SUPPLIED INFORMATION
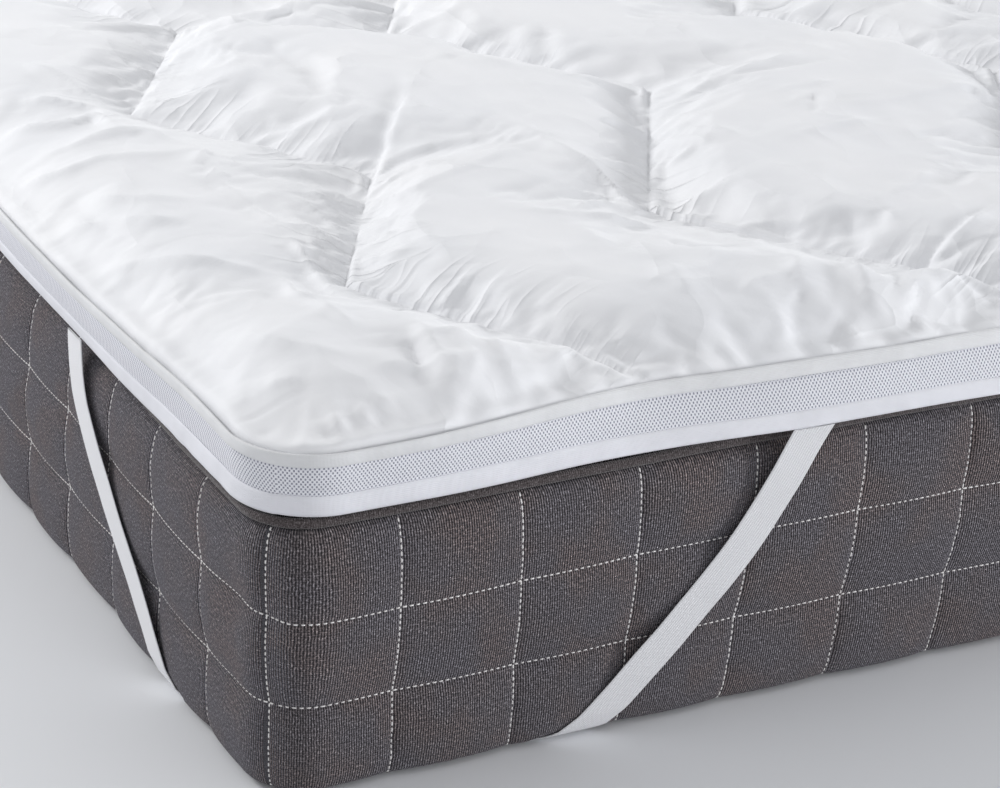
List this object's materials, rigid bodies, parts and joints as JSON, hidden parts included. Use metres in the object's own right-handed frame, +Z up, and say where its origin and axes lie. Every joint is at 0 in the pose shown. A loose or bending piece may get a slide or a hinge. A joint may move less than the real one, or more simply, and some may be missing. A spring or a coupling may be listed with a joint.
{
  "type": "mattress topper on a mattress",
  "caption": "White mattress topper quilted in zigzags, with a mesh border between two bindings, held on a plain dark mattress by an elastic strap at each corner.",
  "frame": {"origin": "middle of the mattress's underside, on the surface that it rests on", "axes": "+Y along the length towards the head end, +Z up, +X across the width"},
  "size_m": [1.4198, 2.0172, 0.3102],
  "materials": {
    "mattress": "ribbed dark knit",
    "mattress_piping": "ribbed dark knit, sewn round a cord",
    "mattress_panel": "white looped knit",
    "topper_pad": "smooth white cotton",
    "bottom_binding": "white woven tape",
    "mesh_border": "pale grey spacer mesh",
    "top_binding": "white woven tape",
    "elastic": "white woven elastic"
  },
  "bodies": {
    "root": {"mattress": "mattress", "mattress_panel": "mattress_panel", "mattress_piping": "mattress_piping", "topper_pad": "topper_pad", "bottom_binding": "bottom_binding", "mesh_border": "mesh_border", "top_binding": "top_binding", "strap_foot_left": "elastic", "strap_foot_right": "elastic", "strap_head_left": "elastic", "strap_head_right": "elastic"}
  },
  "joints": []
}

THE EXERCISE
Write out the material from the first line to the last, exactly.

EXERCISE OUTPUT
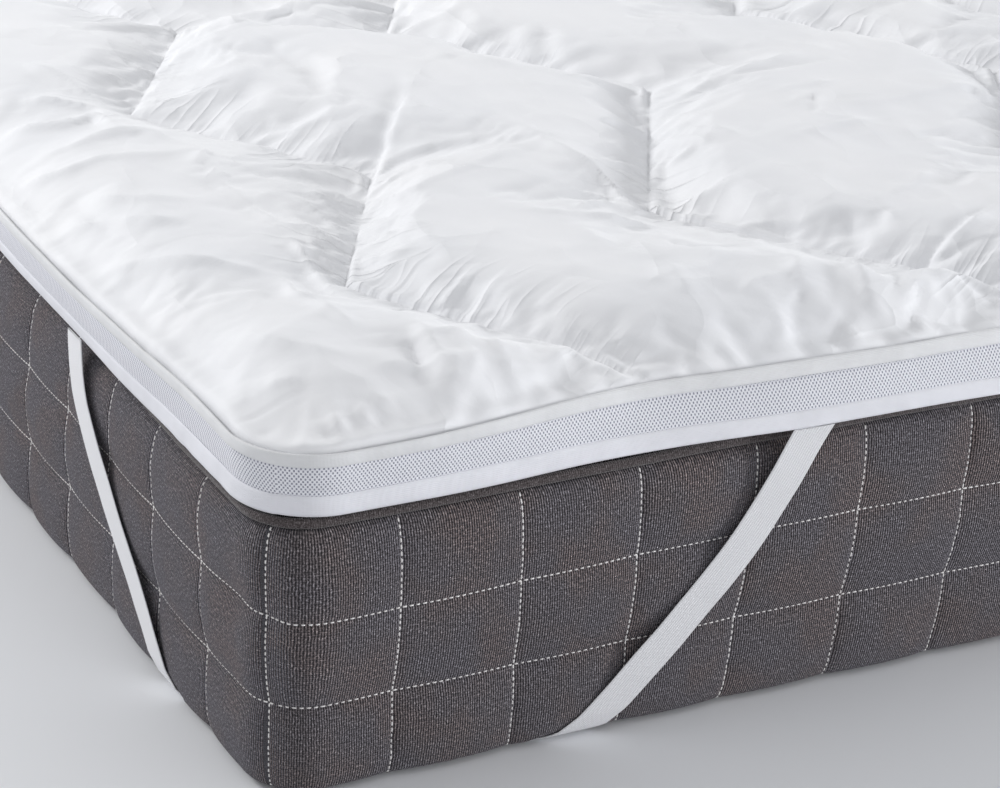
List this object's materials, rigid bodies, parts and joints as JSON, hidden parts included. Use metres in the object's own right-handed frame, +Z up, and say where its origin and axes lie. Every joint is at 0 in the pose shown. A loose or bending piece may get a slide or a hinge. A joint may move less than the real one, or more simply, and some may be missing. A spring or a coupling may be listed with a joint.
{
  "type": "mattress topper on a mattress",
  "caption": "White mattress topper quilted in zigzags, with a mesh border between two bindings, held on a plain dark mattress by an elastic strap at each corner.",
  "frame": {"origin": "middle of the mattress's underside, on the surface that it rests on", "axes": "+Y along the length towards the head end, +Z up, +X across the width"},
  "size_m": [1.4198, 2.0172, 0.3102],
  "materials": {
    "mattress": "ribbed dark knit",
    "mattress_piping": "ribbed dark knit, sewn round a cord",
    "mattress_panel": "white looped knit",
    "topper_pad": "smooth white cotton",
    "bottom_binding": "white woven tape",
    "mesh_border": "pale grey spacer mesh",
    "top_binding": "white woven tape",
    "elastic": "white woven elastic"
  },
  "bodies": {
    "root": {"mattress": "mattress", "mattress_panel": "mattress_panel", "mattress_piping": "mattress_piping", "topper_pad": "topper_pad", "bottom_binding": "bottom_binding", "mesh_border": "mesh_border", "top_binding": "top_binding", "strap_foot_left": "elastic", "strap_foot_right": "elastic", "strap_head_left": "elastic", "strap_head_right": "elastic"}
  },
  "joints": []
}